• [Work to be completed]
The listing below is to be output in its exact form.
--- BEGIN Material ---
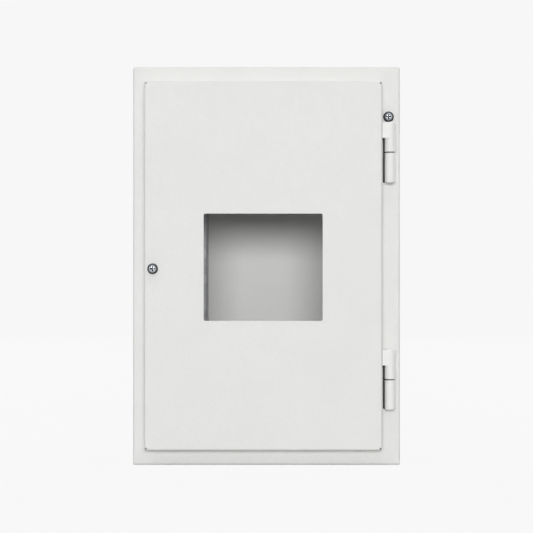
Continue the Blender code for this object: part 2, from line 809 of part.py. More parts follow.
def add_inside(zinc, plated, brass, blue, green):
    """Posts, rails and terminal bars, each with the screws and nuts that hold it."""
    nut_m6 = hex_nut("post_nut", zinc, M6_NUT_FLATS, M6_NUT_H, M6_R + NUT_CLEAR)
    nut_m5 = hex_nut("small_nut", zinc, M5_NUT_FLATS, M5_NUT_H, M5_R + NUT_CLEAR)
    short = pan_screw("rail_screw", zinc, M5_R, RAIL_SCREW_L, M5_HEAD_R, M5_HEAD_H, SMALL_ROUND)
    stack = 4 * SEAT + BAR_D + INSULATOR_H + POST_T + M5_NUT_H
    long = pan_screw(
        "bar_screw", zinc, M5_R, stack + BAR_SCREW_SPARE, M5_HEAD_R, M5_HEAD_H, SMALL_ROUND
    )
    behind = POST_FRONT - POST_T - SEAT - M5_NUT_H
    sides = (("left", -1), ("right", 1))
    ends = (
        ("upper", 1, "neutral", insulator("neutral_insulator", blue)),
        ("lower", -1, "earth", insulator("earth_insulator", green)),
    )
    for side, way in sides:
        add_post(f"post_{side}", plated, way)
    for level, up, bar, stand in ends:
        add_rail(f"din_rail_{level}", plated, up * RAIL_Z)
        add_bar(f"{bar}_bar", brass, up * BAR_Z)
        for side, way in sides:
            x = way * POST_FIX_X
            nut_at = at(x, POST_BACK + POST_T + SEAT, up * STUD_Z)
            add(f"post_nut_{level}_{side}", nut_m6, nut_at, FACE_FRONT)
            rail_seat = POST_FRONT + RAIL_T + 2 * SEAT
            add(f"rail_screw_{level}_{side}", short, at(x, rail_seat, up * RAIL_Z), FACE_FRONT)
            add(f"rail_nut_{level}_{side}", nut_m5, at(x, behind, up * RAIL_Z), FACE_FRONT)
            add(f"{bar}_insulator_{side}", stand, at(x, POST_FRONT + SEAT, up * BAR_Z))
            bar_seat = BAR_BACK + BAR_D + SEAT
            add(f"{bar}_bar_screw_{side}", long, at(x, bar_seat, up * BAR_Z), FACE_FRONT)
            add(f"{bar}_bar_nut_{side}", nut_m5, at(x, behind, up * BAR_Z), FACE_FRONT)


# The whole enclosure


def build():
    for obj in list(bpy.data.objects):
        bpy.data.objects.remove(obj, do_unlink=True)
    paint = material("powder_coat_grey", (0.78, 0.78, 0.76), 0.55)
    zinc = material("zinc_plated_screw", (0.62, 0.64, 0.68), 0.32, 1.0)
    plated = material("galvanised_sheet", (0.60, 0.61, 0.62), 0.42, 1.0)
    steel = material("bright_steel", (0.50, 0.50, 0.50), 0.35, 1.0)
    brass = material("brass", (0.75, 0.58, 0.25), 0.30, 1.0)
    blue = material("blue_plastic", (0.05, 0.16, 0.55), 0.45)
    green = material("green_plastic", (0.05, 0.35, 0.12), 0.45)
    axis = add_axis("door_hinge_axis", at(AXIS_X, AXIS_U, 0))
    add_body(paint)
    add_door(paint, axis)
    for level, z in (("upper", HINGE_Z), ("lower", -HINGE_Z)):
        hinge_door_half(f"hinge_{level}_door_half", paint, z, axis)
        hinge_frame_half(f"hinge_{level}_frame_half", paint, z)
        hinge_pin(f"hinge_{level}_pin", steel, z)
    add_lock(zinc, steel, axis)
    add_earth_terminals(zinc, axis)
    add_inside(zinc, plated, brass, blue, green)
    for obj in bpy.data.objects:
        if obj.type == "MESH":
            smooth_rounds(obj)


build()
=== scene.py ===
"""Looks, light and camera for a wall-mounted sheet-steel enclosure for circuit breakers.

The sections follow the enclosure as it is put together: the box with its weld studs, the posts,
rails and terminal bars in it, then the door with its hinges, its captive screw and the earth
screws, and last the studio around it.
"""

import math

import bmesh
import bpy
from mathutils import Matrix, Vector


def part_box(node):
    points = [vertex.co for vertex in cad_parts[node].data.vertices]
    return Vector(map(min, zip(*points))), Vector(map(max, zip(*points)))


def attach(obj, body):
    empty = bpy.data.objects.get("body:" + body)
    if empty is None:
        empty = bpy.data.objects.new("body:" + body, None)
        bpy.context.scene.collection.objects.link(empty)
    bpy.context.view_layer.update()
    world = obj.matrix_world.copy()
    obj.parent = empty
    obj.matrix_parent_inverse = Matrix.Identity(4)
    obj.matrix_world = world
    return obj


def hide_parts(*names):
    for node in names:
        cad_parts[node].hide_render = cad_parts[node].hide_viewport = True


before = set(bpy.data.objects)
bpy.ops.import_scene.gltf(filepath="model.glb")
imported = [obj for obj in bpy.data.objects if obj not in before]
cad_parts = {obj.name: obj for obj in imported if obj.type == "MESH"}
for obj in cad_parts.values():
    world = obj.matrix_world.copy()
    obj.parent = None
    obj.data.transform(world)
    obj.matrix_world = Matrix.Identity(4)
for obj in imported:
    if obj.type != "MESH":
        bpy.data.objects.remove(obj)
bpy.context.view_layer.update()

MM = 0.001

# Box: one folded and welded shell of 1.2 mm sheet steel, with a lip all round its mouth.
# It is powder coated in light grey, which cures to a fine orange peel and rounds each edge.
# The lip in the narrow slot beside each hinge knuckle is painted dark there, as painted shade.


def add_node(tree, kind, inputs=None, **settings):
    """A node whose inputs are set to values, or joined to sockets or to a node's first output."""
    made = tree.nodes.new(kind)
    for name, value in settings.items():
        setattr(made, name, value)
    for name, value in (inputs or {}).items():
        if isinstance(value, bpy.types.Node):
            value = value.outputs[0]
        if isinstance(value, bpy.types.NodeSocket):
            tree.links.new(value, made.inputs[name])
        else:
            made.inputs[name].default_value = value
    return made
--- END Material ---
• [Full solution]
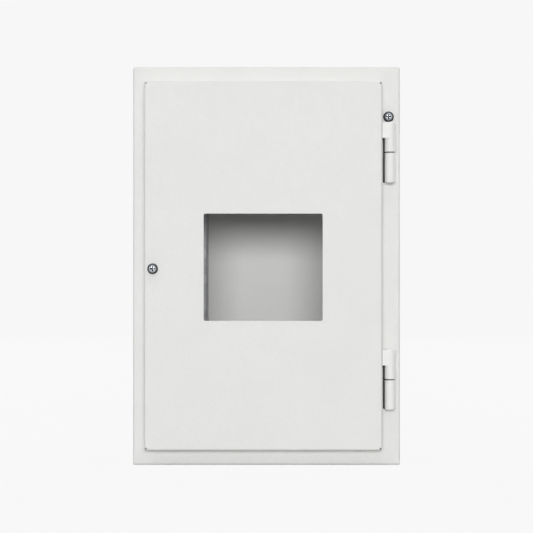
Continue the Blender code for this object: part 2, from line 809 of part.py. More parts follow.
def add_inside(zinc, plated, brass, blue, green):
    """Posts, rails and terminal bars, each with the screws and nuts that hold it."""
    nut_m6 = hex_nut("post_nut", zinc, M6_NUT_FLATS, M6_NUT_H, M6_R + NUT_CLEAR)
    nut_m5 = hex_nut("small_nut", zinc, M5_NUT_FLATS, M5_NUT_H, M5_R + NUT_CLEAR)
    short = pan_screw("rail_screw", zinc, M5_R, RAIL_SCREW_L, M5_HEAD_R, M5_HEAD_H, SMALL_ROUND)
    stack = 4 * SEAT + BAR_D + INSULATOR_H + POST_T + M5_NUT_H
    long = pan_screw(
        "bar_screw", zinc, M5_R, stack + BAR_SCREW_SPARE, M5_HEAD_R, M5_HEAD_H, SMALL_ROUND
    )
    behind = POST_FRONT - POST_T - SEAT - M5_NUT_H
    sides = (("left", -1), ("right", 1))
    ends = (
        ("upper", 1, "neutral", insulator("neutral_insulator", blue)),
        ("lower", -1, "earth", insulator("earth_insulator", green)),
    )
    for side, way in sides:
        add_post(f"post_{side}", plated, way)
    for level, up, bar, stand in ends:
        add_rail(f"din_rail_{level}", plated, up * RAIL_Z)
        add_bar(f"{bar}_bar", brass, up * BAR_Z)
        for side, way in sides:
            x = way * POST_FIX_X
            nut_at = at(x, POST_BACK + POST_T + SEAT, up * STUD_Z)
            add(f"post_nut_{level}_{side}", nut_m6, nut_at, FACE_FRONT)
            rail_seat = POST_FRONT + RAIL_T + 2 * SEAT
            add(f"rail_screw_{level}_{side}", short, at(x, rail_seat, up * RAIL_Z), FACE_FRONT)
            add(f"rail_nut_{level}_{side}", nut_m5, at(x, behind, up * RAIL_Z), FACE_FRONT)
            add(f"{bar}_insulator_{side}", stand, at(x, POST_FRONT + SEAT, up * BAR_Z))
            bar_seat = BAR_BACK + BAR_D + SEAT
            add(f"{bar}_bar_screw_{side}", long, at(x, bar_seat, up * BAR_Z), FACE_FRONT)
            add(f"{bar}_bar_nut_{side}", nut_m5, at(x, behind, up * BAR_Z), FACE_FRONT)


# The whole enclosure


def build():
    for obj in list(bpy.data.objects):
        bpy.data.objects.remove(obj, do_unlink=True)
    paint = material("powder_coat_grey", (0.78, 0.78, 0.76), 0.55)
    zinc = material("zinc_plated_screw", (0.62, 0.64, 0.68), 0.32, 1.0)
    plated = material("galvanised_sheet", (0.60, 0.61, 0.62), 0.42, 1.0)
    steel = material("bright_steel", (0.50, 0.50, 0.50), 0.35, 1.0)
    brass = material("brass", (0.75, 0.58, 0.25), 0.30, 1.0)
    blue = material("blue_plastic", (0.05, 0.16, 0.55), 0.45)
    green = material("green_plastic", (0.05, 0.35, 0.12), 0.45)
    axis = add_axis("door_hinge_axis", at(AXIS_X, AXIS_U, 0))
    add_body(paint)
    add_door(paint, axis)
    for level, z in (("upper", HINGE_Z), ("lower", -HINGE_Z)):
        hinge_door_half(f"hinge_{level}_door_half", paint, z, axis)
        hinge_frame_half(f"hinge_{level}_frame_half", paint, z)
        hinge_pin(f"hinge_{level}_pin", steel, z)
    add_lock(zinc, steel, axis)
    add_earth_terminals(zinc, axis)
    add_inside(zinc, plated, brass, blue, green)
    for obj in bpy.data.objects:
        if obj.type == "MESH":
            smooth_rounds(obj)


build()
=== scene.py ===
"""Looks, light and camera for a wall-mounted sheet-steel enclosure for circuit breakers.

The sections follow the enclosure as it is put together: the box with its weld studs, the posts,
rails and terminal bars in it, then the door with its hinges, its captive screw and the earth
screws, and last the studio around it.
"""

import math

import bmesh
import bpy
from mathutils import Matrix, Vector


def part_box(node):
    points = [vertex.co for vertex in cad_parts[node].data.vertices]
    return Vector(map(min, zip(*points))), Vector(map(max, zip(*points)))


def attach(obj, body):
    empty = bpy.data.objects.get("body:" + body)
    if empty is None:
        empty = bpy.data.objects.new("body:" + body, None)
        bpy.context.scene.collection.objects.link(empty)
    bpy.context.view_layer.update()
    world = obj.matrix_world.copy()
    obj.parent = empty
    obj.matrix_parent_inverse = Matrix.Identity(4)
    obj.matrix_world = world
    return obj


def hide_parts(*names):
    for node in names:
        cad_parts[node].hide_render = cad_parts[node].hide_viewport = True


before = set(bpy.data.objects)
bpy.ops.import_scene.gltf(filepath="model.glb")
imported = [obj for obj in bpy.data.objects if obj not in before]
cad_parts = {obj.name: obj for obj in imported if obj.type == "MESH"}
for obj in cad_parts.values():
    world = obj.matrix_world.copy()
    obj.parent = None
    obj.data.transform(world)
    obj.matrix_world = Matrix.Identity(4)
for obj in imported:
    if obj.type != "MESH":
        bpy.data.objects.remove(obj)
bpy.context.view_layer.update()

MM = 0.001

# Box: one folded and welded shell of 1.2 mm sheet steel, with a lip all round its mouth.
# It is powder coated in light grey, which cures to a fine orange peel and rounds each edge.
# The lip in the narrow slot beside each hinge knuckle is painted dark there, as painted shade.


def add_node(tree, kind, inputs=None, **settings):
    """A node whose inputs are set to values, or joined to sockets or to a node's first output."""
    made = tree.nodes.new(kind)
    for name, value in settings.items():
        setattr(made, name, value)
    for name, value in (inputs or {}).items():
        if isinstance(value, bpy.types.Node):
            value = value.outputs[0]
        if isinstance(value, bpy.types.NodeSocket):
            tree.links.new(value, made.inputs[name])
        else:
            made.inputs[name].default_value = value
    return made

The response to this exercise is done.